Kevin Densley is a poet and writer-in-general. His work has appeared in print in Australia, the UK and the USA, as well as on many online venues. His fourth book-length poetry collection, Sacredly Profane, has just been published (late 2020) by Ginninderra Press. He is also the co-author of ten play collections for young people, as well as a multi Green Room Award nominated play, Last Chance Gas, which was published by Currency Press. Recent other writing includes screenplays for films with a tertiary education purpose.

Comments

  1. Rick Kane says

    Wow Kevin, that’s a powerful and evocative summary. Re Ned and your last line I am reminded of the Dylan line, to live outside the law you must be honest. Cheers

  2. Kevin Densley says

    Thanks, Rick. Glad you found the poem so impactful.

  3. Love it Kevin.

    Ned’s eyes even shine through his death mask!

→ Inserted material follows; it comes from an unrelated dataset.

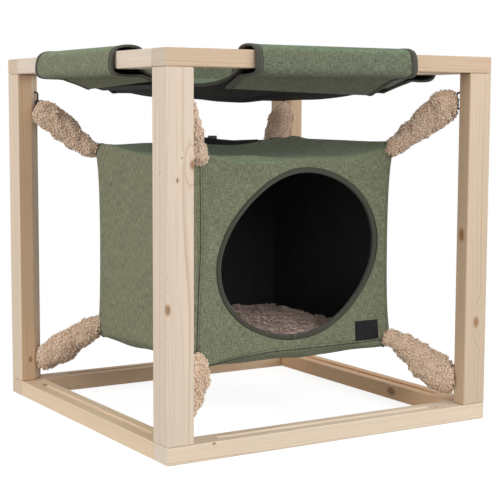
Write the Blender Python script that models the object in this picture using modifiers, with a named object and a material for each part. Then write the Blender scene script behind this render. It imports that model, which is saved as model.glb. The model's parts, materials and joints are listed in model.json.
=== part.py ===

  4. Good job Kevin. Of the four outlaws he’s the one we know the least about. Steve seemed to have a ‘shitty’ side, it manifested itself at Jerilderie. We know just prior to his death he was quite physically unwell at Glenrowan. Drunk,or a bug ?

    Dan was held in high regard by his mother. His big brother should have paid him more respect. If his judgement was more respected would McIntyre have rid off from Stringybark Creek. Even more importantly Curnow would have not raised the alarm if Dan’s advice was heeded.

    Glen!

  5. Kevin Densley says

    Thanks, Dips. Yes, I saw Ned Kelly’s death mask in situ – as opposed to photographs – when I went to an exhibition of the Kelly Gang armour at the Old Melbourne Gaol many years back.

    And thanks, Glen. I was particularly thinking about Steve Hart’s reported behaviour at Jerilderie when I wrote the bit about him, and certainly agree that Dan was capable of offering wise counsel.

  6. I can only assume that these few lines are written in a tongue-in-cheek style Kevin.

    The four outlaws were bottom-of-the-barrel Irish-related scum. And mass murderers to boot.

    When Sergeant Michael Kennedy retreated down the bush path firing his revolver the Kelly crooks followed.

    When his ammunition ran out Kennedy threw up his arms in surrender. What did the Kelly scum do?

    Why, gun him down in cold blood, of course.

    And when the Glenrowan Pub siege was in full blast what did Hart and the “clever” Dan Kelly do?

    Why, cower on the floor terrified barely able to raise a revolver to fire back at the troopers through the blasted-out window frames.

    Enough is enough. When the Stringybark Creek memorials were erected in 2018 Kelly descendants came to the ceremony a little apprehensive. And rightly so.
    Fortunately for them the descendants of the murdered coppers were quite forthcoming and welcoming. Which is more than I would have been in similar circumstances.

  7. Kevin Densley says

    Thanks for your comments, Edgar. Your points are strongly made. Indeed, my series of brief sketches are not intended to amount to an overall view and form a very small part of a much bigger picture – and I do conclude with references to a “fall” and of being on the law’s wrong side. These two matters are what I chose to leave my reader with.

  8. Jarrod_L says

    When comments of “Irish-related scum” are being thrown around, whatever other content accompanies said comments become all that more difficult to parse and judge with a clear mind.

    I have no skin in the game, but I enjoyed your words Kevin – those who totally valourise or viscerate the Kelly Gang I hazard may just miss the point of those words entirely.

  9. Kevin Densley says

    Many thanks for your thoughtful words, Jarrod. I’m glad you enjoyed the piece.